Future Considerations¶
Several factors will shape the Bosphorus’s strategic significance in coming decades. The Montreux Convention has survived ninety years and two world wars; Turkey benefits from its provisions and has resisted revision proposals, but pressure could come from Russia seeking greater access or NATO powers seeking to overcome restrictions.
As Arctic ice recedes, a Northern Sea Route via Russia’s Arctic coast becomes more viable, potentially reducing the Bosphorus’s relative importance for some traffic—though the strait will remain critical for Black Sea access regardless. The global energy transition will gradually diminish oil tanker traffic, but this will take decades, and natural gas may gain importance as a bridge fuel. How Turkey positions itself between Russia and the West will depend significantly on domestic political dynamics, shaping how Ankara exercises its geographic leverage.
Conclusion¶
The Bosphorus exemplifies how geography shapes power. A waterway barely wide enough in places for two ships to pass determines whether Russia’s navy can operate globally or remains confined to the Black Sea. It provides Turkey with leverage that has made Ankara a player in great power politics far exceeding its intrinsic weight. It channels oil and grain upon which millions depend.

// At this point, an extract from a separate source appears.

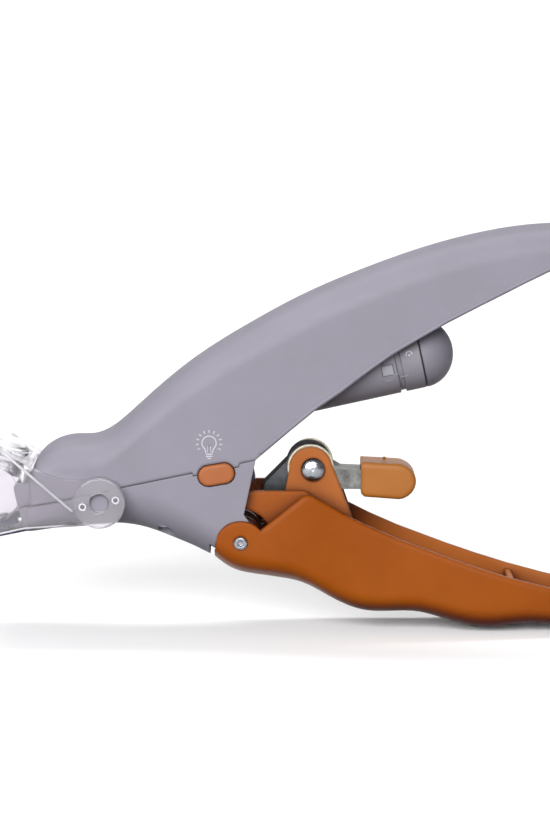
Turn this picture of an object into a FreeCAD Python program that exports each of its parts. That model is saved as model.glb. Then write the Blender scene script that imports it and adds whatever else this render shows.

For centuries, control of this strait has been an object of war and diplomacy. The Montreux Convention has provided a stable framework for nearly ninety years, balancing Turkish sovereignty, Russian access, and limitations on non-Black Sea powers. The Ukraine war has tested this framework and demonstrated both its resilience and its significance.
The Bosphorus will remain one of the world’s critical chokepoints as long as the Black Sea matters—which is to say, as long as Russia remains a power with interests beyond its borders and as long as the resources of the Black Sea basin must reach world markets. Control of narrow waters has always conferred disproportionate power. At the Bosphorus, it still does.